_To be done_:
Show all lines of the listing that hold the word "with".

_Available records_:
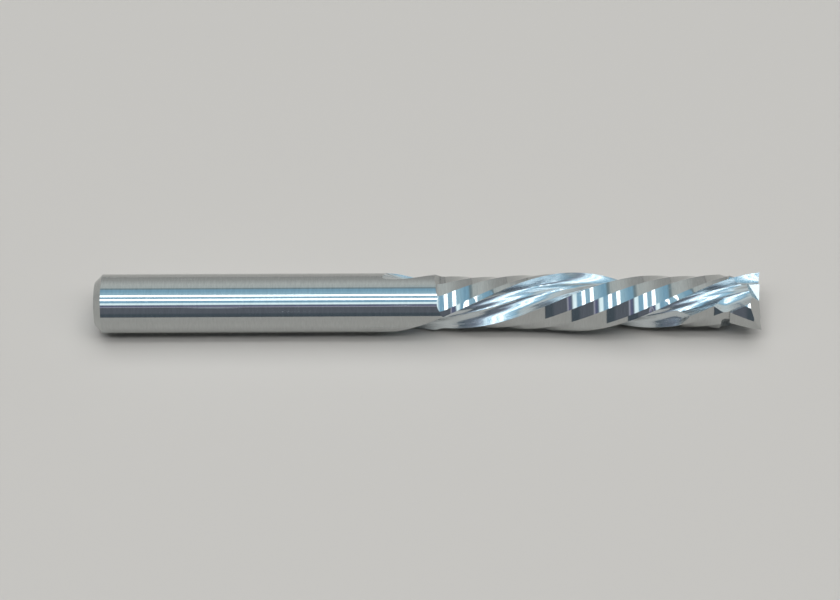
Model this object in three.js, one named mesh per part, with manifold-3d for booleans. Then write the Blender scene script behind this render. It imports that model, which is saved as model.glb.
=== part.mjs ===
* * *
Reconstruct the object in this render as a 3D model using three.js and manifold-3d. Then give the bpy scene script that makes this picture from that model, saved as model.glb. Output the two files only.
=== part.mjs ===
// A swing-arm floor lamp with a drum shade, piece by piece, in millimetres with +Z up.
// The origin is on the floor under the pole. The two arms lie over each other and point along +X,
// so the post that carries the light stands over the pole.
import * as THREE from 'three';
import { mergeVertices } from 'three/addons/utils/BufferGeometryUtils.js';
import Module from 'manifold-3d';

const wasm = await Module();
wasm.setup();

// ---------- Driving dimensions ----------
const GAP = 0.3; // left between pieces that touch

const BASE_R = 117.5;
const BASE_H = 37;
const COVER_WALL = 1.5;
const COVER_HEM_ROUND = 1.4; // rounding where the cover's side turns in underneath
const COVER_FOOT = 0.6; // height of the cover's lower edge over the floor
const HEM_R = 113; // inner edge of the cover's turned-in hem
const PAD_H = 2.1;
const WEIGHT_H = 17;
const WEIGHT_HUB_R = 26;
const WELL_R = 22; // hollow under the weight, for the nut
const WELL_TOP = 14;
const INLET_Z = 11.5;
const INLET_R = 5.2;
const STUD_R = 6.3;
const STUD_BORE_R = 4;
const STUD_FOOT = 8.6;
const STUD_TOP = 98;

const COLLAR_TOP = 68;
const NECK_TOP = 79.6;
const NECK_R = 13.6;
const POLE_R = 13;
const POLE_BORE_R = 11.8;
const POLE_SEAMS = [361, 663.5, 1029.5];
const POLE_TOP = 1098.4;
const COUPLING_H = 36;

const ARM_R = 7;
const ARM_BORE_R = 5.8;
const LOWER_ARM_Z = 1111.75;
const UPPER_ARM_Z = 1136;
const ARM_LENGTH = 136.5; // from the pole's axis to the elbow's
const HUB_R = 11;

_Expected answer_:
Model this object in three.js, one named mesh per part, with manifold-3d for booleans. Then write the Blender scene script behind this render. It imports that model, which is saved as model.glb.
// A swing-arm floor lamp with a drum shade, piece by piece, in millimetres with +Z up.